Existence and Uniqueness Theorem of Continuous and Monotone Bayesian Nash Equilibrium and Stability Analysis
Ziheng Su, Huifu Xu
TL;DR
The paper addresses the existence and uniqueness of a continuous and monotone Bayesian Nash equilibrium (CBNE) in Bayesian games with private information. It uses a Lipschitz/implicit-function framework to show that each player's best-response is Lipschitz in its own type and in rivals' strategies, enabling a contraction mapping argument to establish existence; a dominance-type condition $\sum_{j\neq i} \tau_{ij} < \sigma_i$ yields uniqueness of the CBNE. It further derives stability bounds for CBNE under perturbations of the joint type distribution using Kantorovich distances and KL-divergence, providing quantitative measures of sensitivity for data-driven applications.
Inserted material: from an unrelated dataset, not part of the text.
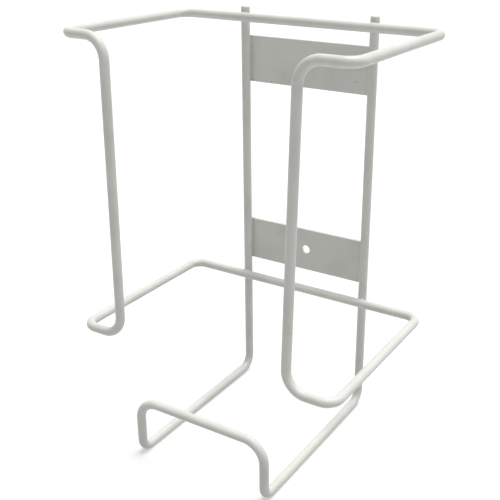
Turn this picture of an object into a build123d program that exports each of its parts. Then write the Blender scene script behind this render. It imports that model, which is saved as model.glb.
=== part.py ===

Together, these results unify aspects of continuity and monotonicity in BNE analysis and offer practical tools for computing and assessing CBNE in empirical settings.
Abstract
Since the seminal work by Meirowitz, there has been growing attention on the existence and uniqueness of continuous Bayesian Nash equilibria. In the existing literature, existence is typically established using Schauder's fixed-point theorem, relying on the equicontinuity of players' best response functions. Uniqueness, on the other hand, is usually derived under additional monotonicity conditions. In this paper, we revisit the issues of existence and uniqueness, and advance the literature by establishing both simultaneously using the Banach fixed-point theorem under a set of moderate conditions. Furthermore, we analyze the stability of such equilibria with respect to perturbations in the joint probability distribution of type parameters, offering theoretical support for the application of Bayesian Nash equilibrium models in data-driven contexts.